Do you really need to wait for the bio to complete synchronously?
That seems like it'll stall writeback unnecessarily.  Can't you just
fire it off and move on to the next bio?

> +				bio_put(bio);
> +				bio = NULL;
> +			}
>  
> +			if (vol->cluster_size < folio_size(folio)) {
> +				down_write(&ni->runlist.lock);
> +				rl = ntfs_attr_vcn_to_rl(ni, vcn_off, &lcn);
> +				up_write(&ni->runlist.lock);
> +				if (IS_ERR(rl) || lcn < 0) {
> +					err = -EIO;
> +					goto unm_done;
> +				}
>  
> +				if (bio &&
> +				   (bio_end_sector(bio) >> (vol->cluster_size_bits - 9)) !=
> +				    lcn) {
> +					flush_dcache_folio(folio);
> +					submit_bio_wait(bio);
> +					bio_put(bio);
> +					bio = NULL;
> +				}
> +			}
>  
> +			if (!bio) {
> +				unsigned int off;
>  
> +				off = ((mft_no << vol->mft_record_size_bits) +
> +				       mft_record_off) & vol->cluster_size_mask;
> +
> +				bio = bio_alloc(vol->sb->s_bdev, 1, REQ_OP_WRITE,
> +						GFP_NOIO);
> +				bio->bi_iter.bi_sector =
> +					NTFS_B_TO_SECTOR(vol, NTFS_CLU_TO_B(vol, lcn) + off);
>  			}
> +
> +			if (vol->cluster_size == NTFS_BLOCK_SIZE &&
> +			    (mft_record_off ||
> +			     rl->length - (vcn_off - rl->vcn) == 1 ||
> +			     mft_ofs + NTFS_BLOCK_SIZE >= PAGE_SIZE))

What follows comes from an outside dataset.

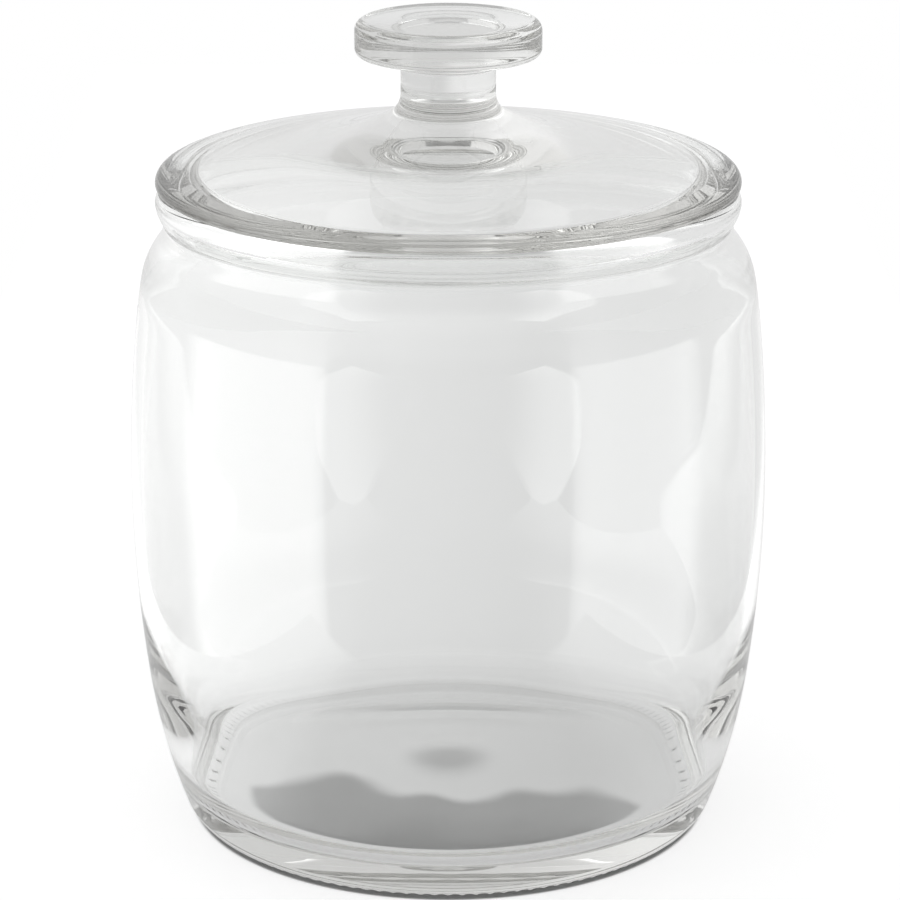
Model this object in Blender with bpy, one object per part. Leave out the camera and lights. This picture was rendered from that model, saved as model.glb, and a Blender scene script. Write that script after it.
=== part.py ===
"""Glass storage jar with a lift-off glass lid. Metres, +Z up, standing on z = 0 with its axis on x = y = 0."""

import math

import bmesh
import bpy

# Turned pieces
SEGMENTS = 60                  # facets round the axis

# Jar, outside. Slopes are in degrees from the vertical.
BODY_RADIUS = 0.0880           # the barrel at its widest
WIDEST_HEIGHT = 0.0947         # height of the widest ring
LOWER_BARREL_ARC = 0.395       # radius of the long curve below the widest ring
LOWER_BARREL_SLOPE = 7.9       # lean where it meets the heel curve
HEEL_ARC = 0.170
HEEL_SLOPE = 20.4              # lean where the heel turns under the base
UPPER_BARREL_ARC = 0.450
UPPER_BARREL_SLOPE = 6.8
SHOULDER_LEAD_ARC = 0.100      # eases the barrel into the tight shoulder
SHOULDER_LEAD_SLOPE = 10.5
SHOULDER_ARC = 0.021
SHOULDER_SLOPE = 36.0
NECK_RADIUS = 0.0776           # bottom of the groove under the rim
NECK_FILLET = 0.008

# Jar, rim
RIM_HEIGHT = 0.1797
RIM_BEAD_RADIUS = 0.0796
RIM_BEAD_LOWER_ARC = 0.0070
RIM_BEAD_FOOT_FILLET = 0.0050
LIP_OUTER_ARC = 0.0046
MOUTH_RADIUS = 0.0730

# Jar, inside: the wall is thin at the barrel and thickens towards the heel and the neck.
INNER_WIDEST_RADIUS = 0.0852
INNER_BARREL_ARC = 0.400
INNER_BARREL_SLOPE = 4.7
INNER_HEEL_ARC = 0.133
INNER_HEEL_SLOPE = 13.4
FLOOR_FILLET = 0.0124
FLOOR_HEIGHT = 0.0095
INNER_SHOULDER_ARC = 0.020
INNER_SHOULDER_SLOPE = 45.0

# Jar, underside: it stands on a flat ring, and the middle is pushed up clear of the table.
PUSH_UP_RADIUS = 0.0565
PUSH_UP_RISE = 0.0026
DIMPLE_RADIUS = 0.0130
DIMPLE_RISE = 0.0008

# Lid, outside. Heights are above its seat on the rim.
SEAT_GAP = 0.0003
LID_RADIUS = 0.0795
LID_EDGE_HEIGHT = 0.0034       # top of the edge before the dome starts
LID_EDGE_ROUND = 0.0018
LID_LOWER_ROUND = 0.0010
LID_EDGE_DRAFT = 10.0
DOME_EDGE_SLOPE = 10.4         # degrees from the horizontal, at the edge
DOME_CROWN_SLOPE = 12.5        # the same, near the knob
DOME_SWEEP_ARC = 0.040         # sweeps the dome up into the knob's neck
NECK_FOOT_SLOPE = 38.0
NECK_FOOT_ARC = 0.0106

# Lid, knob: a thick flat disc on a short neck, pressed in one with the lid.
KNOB_TOP_HEIGHT = 0.0444
KNOB_RADIUS = 0.02525
KNOB_TOP_ROUND = 0.0010
KNOB_LOWER_ROUND = 0.0012
KNOB_THICKNESS = 0.0097
KNOB_UNDERSIDE_SLOPE = 9.0
KNOB_NECK_RADIUS = 0.0130
KNOB_NECK_FILLET = 0.0033

# Lid, underside: a ring that drops into the mouth and keeps the lid from sliding off.
RING_RADIUS = 0.0704
RING_DEPTH = 0.0080
RING_INNER_RADIUS = 0.0660
RING_END_ROUND = 0.0012
RING_INNER_DRAFT = 6.0
RING_ROOT_FILLET = 0.0040
LID_THICKNESS = 0.0052
HOLLOW_CROWN_RADIUS = 0.012    # where the hollow's cone ends in a round crown

# Clear glass
GLASS_COLOUR = (0.93, 0.96, 0.95, 1.0)
GLASS_ROUGHNESS = 0.02
GLASS_IOR = 1.52


class Pen:
    """Draws half of a turned section in radius and height, as straight runs and arcs that join smoothly."""

    def __init__(self, radius, height, heading):
        self.points = [(radius, height)]
        self.heading = heading  # degrees: 0 is outwards, 90 is up

    def run(self, length):
        radius, height = self.points[-1]
        angle = math.radians(self.heading)
        self.points.append((radius + length * math.cos(angle), height + length * math.sin(angle)))

    def run_to_radius(self, radius):
        self.run((radius - self.points[-1][0]) / math.cos(math.radians(self.heading)))

    def run_to_height(self, height):
        self.run((height - self.points[-1][1]) / math.sin(math.radians(self.heading)))

    def arc(self, bend_radius, heading, steps):
        """Turns towards the new heading along an arc of this radius."""
        side = 1 if heading > self.heading else -1
        start = math.radians(self.heading)
        turn = math.radians(heading) - start
        centre_r = self.points[-1][0] - side * bend_radius * math.sin(start)
        centre_z = self.points[-1][1] + side * bend_radius * math.cos(start)
        for step in range(1, steps + 1):
            angle = start + turn * step / steps
            radius = centre_r + side * bend_radius * math.sin(angle)
            self.points.append((radius, centre_z - side * bend_radius * math.cos(angle)))
        self.heading = heading


def rise_over_arc(slope):
    """How far an arc of unit radius moves sideways while it straightens from this slope to the vertical."""
    return 1 - math.cos(math.radians(slope))


def jar_outside():
    """From the crest of the rim down to the edge of the push-up."""
    upper = Pen(BODY_RADIUS, WIDEST_HEIGHT, 90)
    upper.arc(UPPER_BARREL_ARC, 90 + UPPER_BARREL_SLOPE, 4)
    upper.arc(SHOULDER_LEAD_ARC, 90 + SHOULDER_LEAD_SLOPE, 2)
    upper.arc(SHOULDER_ARC, 90 + SHOULDER_SLOPE, 4)
    upper.run_to_radius(NECK_RADIUS + NECK_FILLET * rise_over_arc(SHOULDER_SLOPE))
    upper.arc(NECK_FILLET, 90, 4)
    bead_step = (RIM_BEAD_RADIUS - NECK_RADIUS) / (RIM_BEAD_FOOT_FILLET + RIM_BEAD_LOWER_ARC)
    bead_slope = math.degrees(math.acos(1 - bead_step))
    upper.arc(RIM_BEAD_FOOT_FILLET, 90 - bead_slope, 3)
    upper.arc(RIM_BEAD_LOWER_ARC, 90, 3)
    upper.run_to_height(RIM_HEIGHT - LIP_OUTER_ARC)
    upper.arc(LIP_OUTER_ARC, 180, 4)

    lower = Pen(BODY_RADIUS, WIDEST_HEIGHT, -90)
    lower.arc(LOWER_BARREL_ARC, -90 - LOWER_BARREL_SLOPE, 4)
    lower.arc(HEEL_ARC, -90 - HEEL_SLOPE, 3)
    corner_arc = lower.points[-1][1] / (1 - math.sin(math.radians(HEEL_SLOPE)))
    lower.arc(corner_arc, -180, 5)
    return upper.points[::-1] + lower.points[1:]


def jar_underside():
    """From the edge of the push-up in to the axis: a shallow dome with a small round dimple in the middle."""
    dome_arc = (PUSH_UP_RADIUS**2 + PUSH_UP_RISE**2) / (2 * PUSH_UP_RISE)
    edge_slope = math.degrees(math.asin(PUSH_UP_RADIUS / dome_arc))
    dimple_slope = math.degrees(math.asin(DIMPLE_RADIUS / dome_arc))
    pen = Pen(PUSH_UP_RADIUS, 0.0, 180 - edge_slope)
    pen.arc(dome_arc, 180 - dimple_slope, 3)
    pen.heading = 180 - math.degrees(math.atan(DIMPLE_RISE / DIMPLE_RADIUS)) * 2
    dimple_arc = (DIMPLE_RADIUS**2 + DIMPLE_RISE**2) / (2 * DIMPLE_RISE)
    pen.arc(dimple_arc, 180, 2)
    return pen.points[:-1] + [(0.0, pen.points[-1][1])]


def jar_inside():
    """From the middle of the floor up the inner wall to the crest of the rim."""
    lower = Pen(INNER_WIDEST_RADIUS, WIDEST_HEIGHT, -90)
    lower.arc(INNER_BARREL_ARC, -90 - INNER_BARREL_SLOPE, 2)
    lower.arc(INNER_HEEL_ARC, -90 - INNER_HEEL_SLOPE, 2)
    lower.run_to_height(FLOOR_HEIGHT + FLOOR_FILLET * (1 - math.sin(math.radians(INNER_HEEL_SLOPE))))
    lower.arc(FLOOR_FILLET, -180, 5)
    lower.run_to_radius(0.0)

    upper = Pen(INNER_WIDEST_RADIUS, WIDEST_HEIGHT, 90)
    upper.arc(UPPER_BARREL_ARC, 90 + UPPER_BARREL_SLOPE, 3)
    upper.arc(INNER_SHOULDER_ARC, 90 + INNER_SHOULDER_SLOPE, 4)
    neck_arc = (upper.points[-1][0] - MOUTH_RADIUS) / rise_over_arc(INNER_SHOULDER_SLOPE)
    upper.arc(neck_arc, 90, 3)
    lip_arc = RIM_BEAD_RADIUS - LIP_OUTER_ARC - MOUTH_RADIUS
    upper.run_to_height(RIM_HEIGHT - lip_arc)
    upper.arc(lip_arc, 0, 3)
    return lower.points[::-1] + upper.points[1:]


def lid_top():
    """From the middle of the knob's top down to the outer edge of the seat, in heights above the seat."""
    pen = Pen(0.0, KNOB_TOP_HEIGHT, 0)
    pen.run_to_radius(KNOB_RADIUS - KNOB_TOP_ROUND)
    pen.arc(KNOB_TOP_ROUND, -90, 3)
    pen.run_to_height(KNOB_TOP_HEIGHT - KNOB_THICKNESS + KNOB_LOWER_ROUND)
    pen.arc(KNOB_LOWER_ROUND, -180 + KNOB_UNDERSIDE_SLOPE, 4)
    fillet_width = KNOB_NECK_FILLET * (1 - math.sin(math.radians(KNOB_UNDERSIDE_SLOPE)))
    pen.run_to_radius(KNOB_NECK_RADIUS + fillet_width)
    pen.arc(KNOB_NECK_FILLET, -90, 4)
    neck_top = pen.points[-1]

    dome = Pen(LID_RADIUS, LID_EDGE_HEIGHT - LID_EDGE_ROUND, 90)
    dome.arc(LID_EDGE_ROUND, 180 - DOME_EDGE_SLOPE, 3)
    foot_width = NECK_FOOT_ARC * (1 - math.sin(math.radians(NECK_FOOT_SLOPE)))
    sweep = math.sin(math.radians(NECK_FOOT_SLOPE)) - math.sin(math.radians(DOME_CROWN_SLOPE))
    crown_radius = KNOB_NECK_RADIUS + foot_width + DOME_SWEEP_ARC * sweep
    lean = math.sin(math.radians(DOME_CROWN_SLOPE)) - math.sin(math.radians(DOME_EDGE_SLOPE))
    dome.arc((dome.points[-1][0] - crown_radius) / lean, 180 - DOME_CROWN_SLOPE, 3)
    dome.arc(DOME_SWEEP_ARC, 180 - NECK_FOOT_SLOPE, 4)
    dome.arc(NECK_FOOT_ARC, 90, 4)

    edge = Pen(LID_RADIUS, LID_EDGE_HEIGHT - LID_EDGE_ROUND, -90 - LID_EDGE_DRAFT)
    corner = LID_LOWER_ROUND * (1 - math.sin(math.radians(LID_EDGE_DRAFT)))
    edge.run_to_height(corner)
    edge.arc(LID_LOWER_ROUND, -180, 2)
    return pen.points[:-1] + [neck_top] + dome.points[::-1] + edge.points[1:]


def lid_underside():
    """From the seat in round the locating ring and up under the dome to the axis."""
    ring = Pen(RING_RADIUS, 0.0, -90)
    ring.run_to_height(-RING_DEPTH + RING_END_ROUND)
    ring.arc(RING_END_ROUND, -180, 3)
    ring.run_to_radius(RING_INNER_RADIUS + RING_END_ROUND * rise_over_arc(90 - RING_INNER_DRAFT))
    ring.arc(RING_END_ROUND, -270 + RING_INNER_DRAFT, 3)

    mean_slope = (DOME_EDGE_SLOPE + DOME_CROWN_SLOPE) / 2
    hollow = Pen(*ring.points[-1], 90 + RING_INNER_DRAFT)
    hollow.run_to_height(LID_EDGE_HEIGHT - LID_THICKNESS)
    hollow.arc(RING_ROOT_FILLET, 180 - mean_slope, 3)
    hollow.run_to_radius(HOLLOW_CROWN_RADIUS)
    hollow.arc(HOLLOW_CROWN_RADIUS / math.sin(math.radians(mean_slope)), 180, 2)
    return ring.points + hollow.points[1:-1] + [(0.0, hollow.points[-1][1])]


def glass_material(name):
    material = bpy.data.materials.new(name)
    material.use_nodes = True
    shader = material.node_tree.nodes["Principled BSDF"]
    shader.inputs["Base Color"].default_value = GLASS_COLOUR
    shader.inputs["Roughness"].default_value = GLASS_ROUGHNESS
    shader.inputs["Metallic"].default_value = 0.0
    shader.inputs["IOR"].default_value = GLASS_IOR
    shader.inputs["Transmission Weight"].default_value = 1.0
    return material


def turned_piece(name, section, height):
    """Spins a closed half section round the axis and places the piece's origin on that axis at this height."""
    shape = bmesh.new()
    corners = [shape.verts.new((radius, 0.0, z)) for radius, z in section]
    edges = [shape.edges.new(pair) for pair in zip(corners, corners[1:])]
    bmesh.ops.spin(
        shape,
        geom=corners + edges,
        cent=(0.0, 0.0, 0.0),
        axis=(0.0, 0.0, 1.0),
        angle=2 * math.pi,
        steps=SEGMENTS,
    )
    bmesh.ops.remove_doubles(shape, verts=shape.verts, dist=1e-6)
    bmesh.ops.recalc_face_normals(shape, faces=shape.faces)
    mesh = bpy.data.meshes.new(name)
    shape.to_mesh(mesh)
    shape.free()
    mesh.shade_smooth()
    mesh.set_sharp_from_angle(angle=math.radians(35))
    mesh.materials.append(glass_material(name + "_glass"))
    piece = bpy.data.objects.new(name, mesh)
    piece.location = (0.0, 0.0, height)
    bpy.context.scene.collection.objects.link(piece)
    return piece


for leftover in list(bpy.data.objects):
    bpy.data.objects.remove(leftover)

jar_section = jar_inside() + jar_outside()[1:] + jar_underside()
turned_piece("jar_body", jar_section, 0.0)

lid_section = lid_top() + lid_underside()
turned_piece("lid", lid_section, RIM_HEIGHT + SEAT_GAP)
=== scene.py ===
import math

import bpy
import numpy as np
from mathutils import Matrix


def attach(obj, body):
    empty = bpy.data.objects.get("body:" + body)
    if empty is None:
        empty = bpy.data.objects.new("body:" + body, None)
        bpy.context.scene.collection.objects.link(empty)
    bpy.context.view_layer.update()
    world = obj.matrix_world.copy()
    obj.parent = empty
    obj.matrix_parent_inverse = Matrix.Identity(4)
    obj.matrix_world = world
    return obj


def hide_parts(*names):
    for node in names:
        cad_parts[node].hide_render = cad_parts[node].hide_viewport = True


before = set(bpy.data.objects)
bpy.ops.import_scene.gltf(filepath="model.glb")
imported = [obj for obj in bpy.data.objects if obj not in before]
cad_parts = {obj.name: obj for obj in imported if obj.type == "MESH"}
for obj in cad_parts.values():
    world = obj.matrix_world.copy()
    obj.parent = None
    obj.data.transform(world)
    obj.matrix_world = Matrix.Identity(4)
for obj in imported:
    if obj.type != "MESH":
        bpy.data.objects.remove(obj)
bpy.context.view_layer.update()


# Camera: a long lens in front of the jar, about a metre away and higher than its knob, tipped down 18 degrees.
# It looks straight ahead with no shift, and everything in view is sharp.

IMAGE_SIZE = 900
FOCAL_PIXELS = 3635.5
SENSOR_WIDTH = 36.0
CAMERA_PLACE = (0.00045, -0.9618, 0.4155)
CAMERA_TILT = 72.0             # degrees up from straight down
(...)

> +				folio_sz = NTFS_BLOCK_SIZE;
> +			else
> +				folio_sz = vol->mft_record_size;
> +			if (!bio_add_folio(bio, folio, folio_sz,
> +					   mft_ofs + mft_record_off)) {
> +				err = -EIO;
> +				bio_put(bio);
> +				goto unm_done;
>  			}
> +			mft_record_off += folio_sz;
> +
> +			if (mft_record_off != vol->mft_record_size) {
> +				vcn_off++;
> +				goto flush_bio;
>  			}
> +			prev_mft_ofs = mft_ofs;
>  
>  			if (mft_no < vol->mftmirr_size)
>  				ntfs_sync_mft_mirror(vol, mft_no,
> +						(struct mft_record *)(kaddr + mft_ofs));
>  		}
> +
>  	}
> +
> +	if (bio) {
> +		flush_dcache_folio(folio);
> +		submit_bio_wait(bio);
> +		bio_put(bio);
>  	}
> +	flush_dcache_folio(folio);
>  unm_done:
> +	folio_mark_uptodate(folio);
> +	kunmap_local(kaddr);
> +
> +	folio_start_writeback(folio);
> +	folio_unlock(folio);
> +	folio_end_writeback(folio);
> +
>  	/* Unlock any locked inodes. */
>  	while (nr_locked_nis-- > 0) {
> +		struct ntfs_inode *base_tni;
> +
>  		tni = locked_nis[nr_locked_nis];
> +		mutex_unlock(&tni->mrec_lock);
> +
>  		/* Get the base inode. */
>  		mutex_lock(&tni->extent_lock);
>  		if (tni->nr_extents >= 0)
>  			base_tni = tni;
> +		else
>  			base_tni = tni->ext.base_ntfs_ino;
>  		mutex_unlock(&tni->extent_lock);
>  		ntfs_debug("Unlocking %s inode 0x%lx.",
>  				tni == base_tni ? "base" : "extent",
>  				tni->mft_no);
>  		atomic_dec(&tni->count);
>  		iput(VFS_I(base_tni));
>  	}
> +
> +	if (unlikely(err && err != -ENOMEM))
>  		NVolSetErrors(vol);
>  	if (likely(!err))
>  		ntfs_debug("Done.");
>  	return err;
>  }

Woof, that's a long function.  I'm out of time now.